Ogni civiltà produce il proprio mito terminale: l’ultimo recinto prima di un salto o di una fine. Wagner offrì alla Germania un’origine; Nietzsche le ricordò che anche le origini sono invenzioni. Noi viviamo nello stesso bivio: tra il conforto delle narrazioni che ci rassicurano e l’esercizio di guardare il presente senza cercare un appiglio nel sacro. Da questa scelta dipende ciò che diventeremo. Ma non è detto che questo non possa essere un’occasione.

Ciò che accomuna l’età ellenistica, il Romanticismo wagneriano e la nostra epoca è il ritorno al primitivo in senso alto. Non si tratta di regredire alla barbarie, ma di cercare forme archetipiche capaci di dare ordine al caos. I culti misterici ellenistici non erano superstizione rozza: erano pratiche sofisticate di iniziazione che promettevano un compimento dell’individuo. Wagner non creava folklore: costruiva una teologia estetica. E oggi, quando trattiamo l’AI come profetico, non stiamo semplicemente usando uno strumento: stiamo cercando rivelazione.

Il pattern è sempre lo stesso.
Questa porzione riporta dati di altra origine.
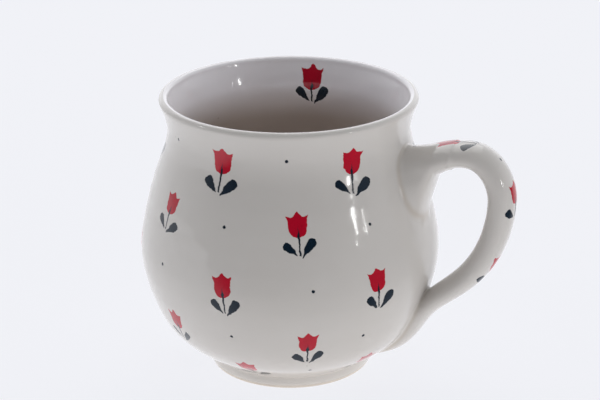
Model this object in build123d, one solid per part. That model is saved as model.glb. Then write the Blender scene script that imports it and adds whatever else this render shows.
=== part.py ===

Non è cambiato nulla in duemila anni, se non il modo di vestire. La struttura profonda rimane identica: di fronte all’incertezza, cerchiamo un’origine mitica che ci protegga dal caso. Ma il mito non è mai innocente: istituisce un’origine, certo, ma insieme istituisce un dovere. Indica ciò che merita di essere ricordato e ciò che deve essere temuto. È una geometria dello spirito che semplifica, mi ripeto, radicalmente la complessità del reale.

Non è un caso che oggi, nell’epoca del grande disorientamento, il mito torni ovunque: nelle serie tv che riscrivono (in continuazione) archetipi; nei brand che promettono identità e nelle politiche che vendono radici. Ma è un mito senza Dioniso… un po’ di consolazione, senza ebbrezza. Wagner ha vinto: abbiamo imparato a prostrarci con eleganza. E Nietzsche, che desiderava tanto scuoterci, è diventato una citazione del mercoledì mattina.